Passei hoje o dia com a minha vizinha tratando do jardim fronteiro à casa. Arrancámos ervas, alguns arbustos em excesso, para quê ? Arranjar espaço para as flores trazidas daquele viveiro/estufa ali à estrada dos Canaviais as quais irão alegrar solenemente as nossas chegadas a casa.

Que flores ? Flores alentejanas com certeza, daquelas que vimos alegrando os nossos campos agora que a Primavera chegou, amarelas, violetas, rosadas, lilases e roxas, vermelhas, brancas e azuis, porque foi assim, com essas cores que pintámos quando meninas o Arco-Íris.

Um aroma salutar e alegre inebriará quem se chegar, fará com que o carteiro se demore um pouco descansando da labuta, a minha amiga Francisca falará a toda a gente nas suas flores, o Saias quando aparecer demorarar-se-á tratando cada uma delas pelo nome próprio e de família, terei que lhe ouvir de novo a história das roseiras de todo o mundo que não conseguiu trazer para Évora por causa da “Guerra Fria” e lamentar-se outra vez que já nem os crisântemos nos enfeitam a Praça maior.


Talvez traga do Algarve uma amendoeira, talvez venha a contribuir para preservar a espécie, talvez à sua volta falemos do que não devíamos fazer, talvez...

Mas vocês são capazes de imaginar só que seja a beleza do Algarve na Primavera ? Nada de excessos, excessivo só mesmo aquele mar de pétalas branco-rosa tornando exuberante a mesma paisagem que no verão se nos mostra árida, seca, agreste.

Os primeiros dias quentes concitam-me a caminhar para sul, como ave de arribação a quem os equinócios traçam os rumos. Contristada voltarei na certa, mas com a alma preenchida e desperta. O meu marido costuma contar uma história de um seu velho amigo que tudo fez para não ir ao ultramar no tempo em que dele se fugia. Parece que uma vez deram ao dito mancebo uma pistola (de pintar), cheia de tinta vermelha para que pintasse as cadeiras e as mesas de uma messe, arrecadadas para o efeito num armazém militar que servia de garagem às viaturas. Até aí tudo bem, não fosse ao fim do dia terem descoberto que tudo pintara, carros, camions, paredes, nada escapara, só ele escapou à tropa dado por maluco.

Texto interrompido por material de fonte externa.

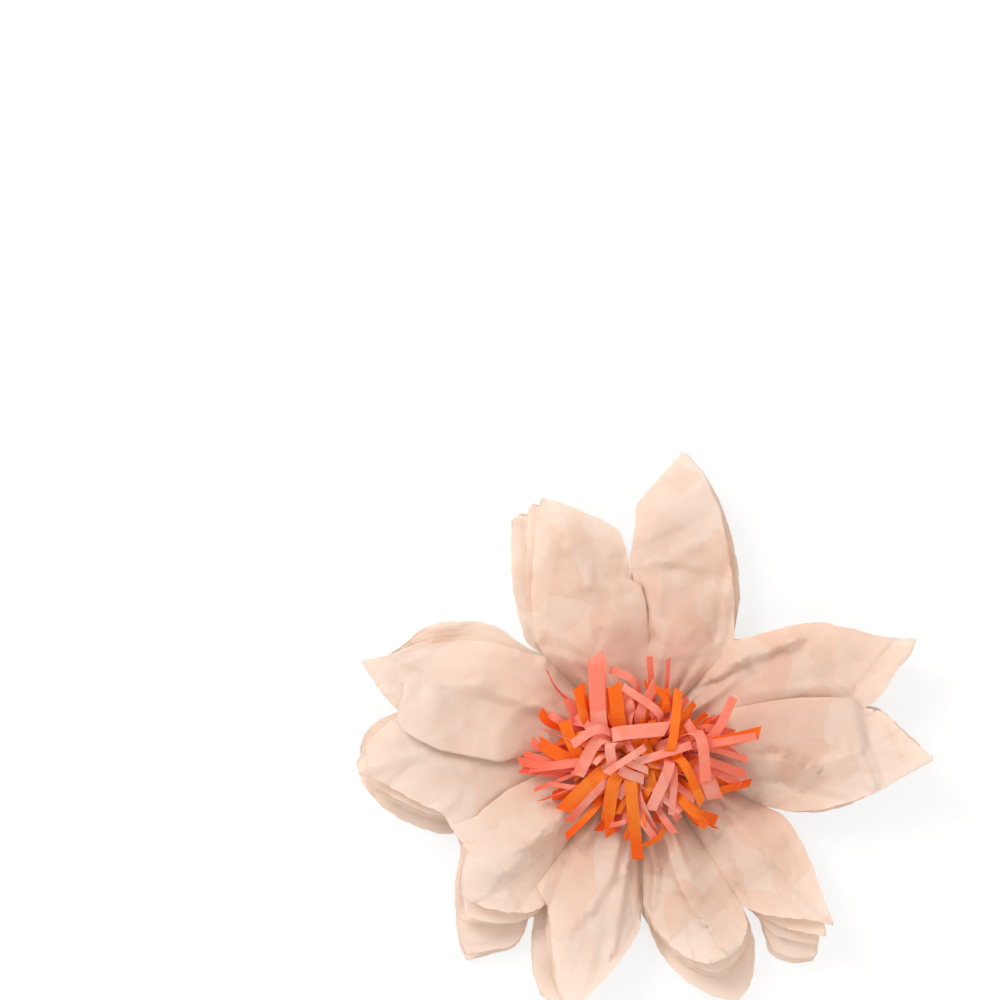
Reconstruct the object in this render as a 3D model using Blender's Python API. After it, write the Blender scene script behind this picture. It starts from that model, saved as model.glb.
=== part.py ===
"""Tissue paper flower, lying on its back with its face up.

Five sheets of tissue are pleated together, tied at the middle and fanned out to both sides.
Four shorter sheets, cut into strips at both ends, stand up from the same waist in front of them.
Units are metres and degrees. +X is to the right, +Y is to the top of the flower, +Z is its front.
The origin is the middle of the flat back of the binding band.
"""

import math

import bmesh
import bpy
import numpy as np

# Paper and binding
PAPER = 0.0004
SHEET_GAP = 0.0005
CLEARANCE = 0.0003
WAIST_WIDTH = 0.012
WAIST_HALF_LENGTH = 0.0034
WAIST_STAGGER = 0.0004
FAN_GAP = 0.0010
BAND_WIDTH = 0.0040
BAND_THICKNESS = 0.0008
BAND_CORNER = 0.0012
BAND_INNER_CORNER = 0.0006
BAND_CORNER_STEPS = 3

# Pleats of the petal sheets
PETAL_LAYERS = 5
PANEL_WIDTH = 0.050
RIDGE_HEIGHT = 0.021
RIDGE_FULL_RADIUS = 0.080
RIDGE_START_POWER = 2.0
RIDGE_END_RADIUS = 0.200
TIP_CREASE = 0.006
LAYER_SPREAD = 0.034
LAYER_RISE = 0.0035
SETTLE_RADIUS = 0.024
TIP_WIDTH = 0.005
ARCH_POWER = 0.8

# Fringe
FRINGE_LAYERS = 4
STRIPS_PER_END = 13
STRIP_WIDTH = 0.0100
STRIP_FILL = 0.88
FRINGE_LENGTH = 0.115
FRINGE_NARROWING = 0.15
FRINGE_UNEVEN = 0.04
FRINGE_JITTER = 2.0
FRINGE_TWIST = 12.0
FRINGE_SPREAD = 172.0
# Sheets of the fringe from the lowest: length as a share, angle at which it rises, and how far it bends over
FRINGE_SHEETS = ((1.0, 51.0, 54.0), (0.85, 60.0, 52.0), (0.71, 74.0, 48.0), (0.64, 88.0, 38.0))
# Steps from strip to strip, sheet to sheet and side to side of the waves that make the strips differ
LEAN_WAVE = (2.4, 1.7, 0.9)
LENGTH_WAVE = (3.1, 1.0, 0.0)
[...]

Se me deixassem iria mais longe no que o Eng.º Saias tentou, encheria toda a cidade de flores, flores e mais flores, de todas as cores e espécies, até que alguém notasse que aqui se teima pela vida e que não, não estamos malucas (os). 


‎  *  by Maria Luísa Baião, criado a 26 - 3 – 2002 e publicado no Diário do Sul, coluna KOTA DE MULHER provavelmente num dos dias seguintes.